The presentation showed higher-than-average participation in the district (about 67% middle school, 71% high school) and statistical differences from state figures in both positive and concerning areas, including lower rates of texting while driving and early alcohol initiation, and higher rates of any tobacco use and overweight/obesity.
Kilburn told the school board the statewide YRS is conducted every two years and that the UNM team and collaborators — including the Navajo Nation Health Education Program and the Shiprock Health Education Office — deliver district-specific reports to superintendents for local planning. "The YRS is conducted every other year and it's a survey of middle school and high school students," Kilburn said. She said the district report is only available with the superintendent's permission and that individual student responses remain anonymous.
The presentation, supported by local health educators, included these district-specific findings: nearly 700 middle school respondents and about 964 high school respondents participated from the district; the district’s middle-school response rate (67%) exceeded the state middle-school response rate (60%), and the district’s high-school response rate (71%) exceeded the state (56%). Kilburn noted Central Consolidated had statistically significantly lower rates than the state on several measures — fewer students texting while driving, fewer high-school students skipping school because of safety concerns, fewer students reporting unfair treatment because of race or ethnicity, lower rates of drinking before age 13 (about 12% vs. 16% statewide) and essentially no reports of high-intensity drinking (10+ drinks on an occasion) compared with about 2% statewide.
At the same time, presenters flagged higher rates of any tobacco use — with vaping identified as the primary driver — and a higher share of students who are overweight or obese than the state average. Kilburn emphasized that most of the roughly 100 high-school questions and 80 middle-school questions did not show statistical differences from the state; she highlighted only those areas that were statistically different.
Board members asked about survey administration, privacy, and consent. Kilburn explained the district-level process: the district superintendent must approve participation; principals must agree; parents receive passive consent forms (they must sign only to opt out); students can decline participation or skip individual questions; and the survey is anonymous. "No one actually gets data on individual students," Kilburn said, explaining that teachers receive information about which students are not to take the survey but not about individual responses. A Navajo Nation health educator added the team follows a classroom script and that collected responses are anonymous bubble-sheet forms filled out in one classroom session.
Presenters also described uses of the data: school planning, student STEM and public health projects, nonprofit grant applications, state and county reports, and trend monitoring (Kilburn noted the YRS was an early source identifying vaping as a growing student health issue). She told the board the UNM team will include a fentanyl question on the 2025 questionnaire in response to statewide requests.
Board members and presenters discussed local health services and referrals.
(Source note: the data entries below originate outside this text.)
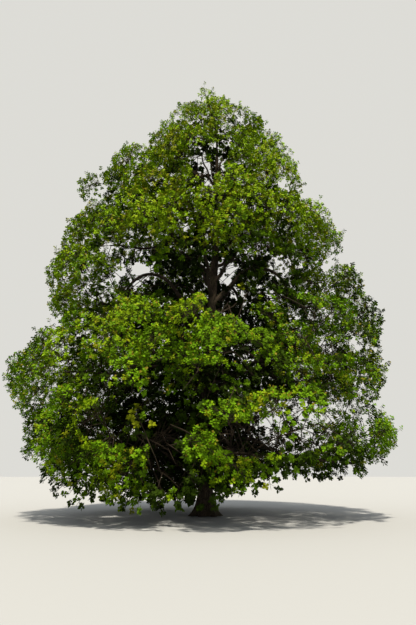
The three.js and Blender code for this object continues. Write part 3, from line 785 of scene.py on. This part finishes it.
def growBough(mass):
    shares = np.linspace(0, 1, boughs["rings"] + 1)
    centres = walk(mass["bough"], shares)
    side, front = carriedFrames(tangentsOf(centres))
    phase = scatter(mass["seed"], limbDraws["phase"], 0) * fullTurn
    stray = boughs["kink"] * np.sin(shares * math.pi)
    sideTurns, frontTurns = boughs["kinkTurns"]
    centres = centres + side * (stray * np.sin(shares * sideTurns + phase))[:, None]
    centres = centres + front * (stray * np.cos(shares * frontTurns + phase))[:, None]
    radii = boughRadius(mass["tier"], shares)

    def swollen(ring, angle):
        turn = boughs["swells"] * angle + phase + ring * boughs["swellTwist"]
        return radii[ring] * (1 + boughs["swellShare"] * math.sin(turn))

    piece = drawOut(f"bough_{mass['name']}_bark", centres, tangentsOf(centres), boughs["sides"],
                    swollen)
    applyModifier(piece, "SUBSURF", levels=1, render_levels=1)
    pressBark(piece, bark["ridge"] * bark["young"], bark["boughDepth"])
    finishPiece(piece, limbBark, [f"bough_{mass['name']}"])


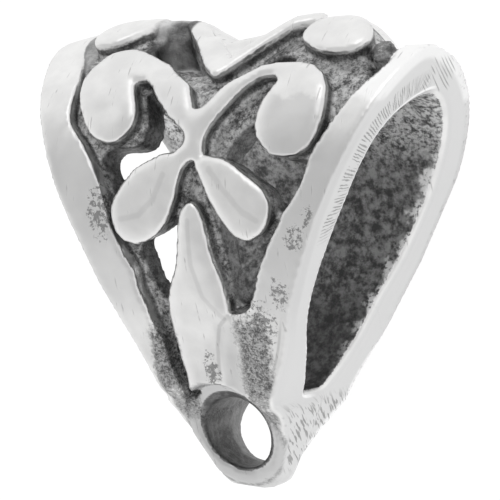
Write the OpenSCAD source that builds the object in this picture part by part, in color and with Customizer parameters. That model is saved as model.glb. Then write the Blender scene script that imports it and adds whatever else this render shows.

A Navajo Nation staff member said there is a behavioral health treatment center in Shiprock and that Indian Health Service (IHS) provides mental-health services, with referrals handled on a case-by-case basis, often through patient-referred care.
The presenters directed board members to youthrisk.org for county reports, district publications (available only with superintendent permission), and sample parent communication packages the district can send before the 2025 administration so parents can review questions and opt their children out if they choose.
The board did not take any formal action on the presentation; presenters said they would return with information about the 2025 administration schedule and could provide the district report to the superintendent.
For further details, the YRS team recommended district staff and the board review the full district report (delivered to the superintendent), the county reports on youthrisk.org, and the YRS parent communication materials for the next administration.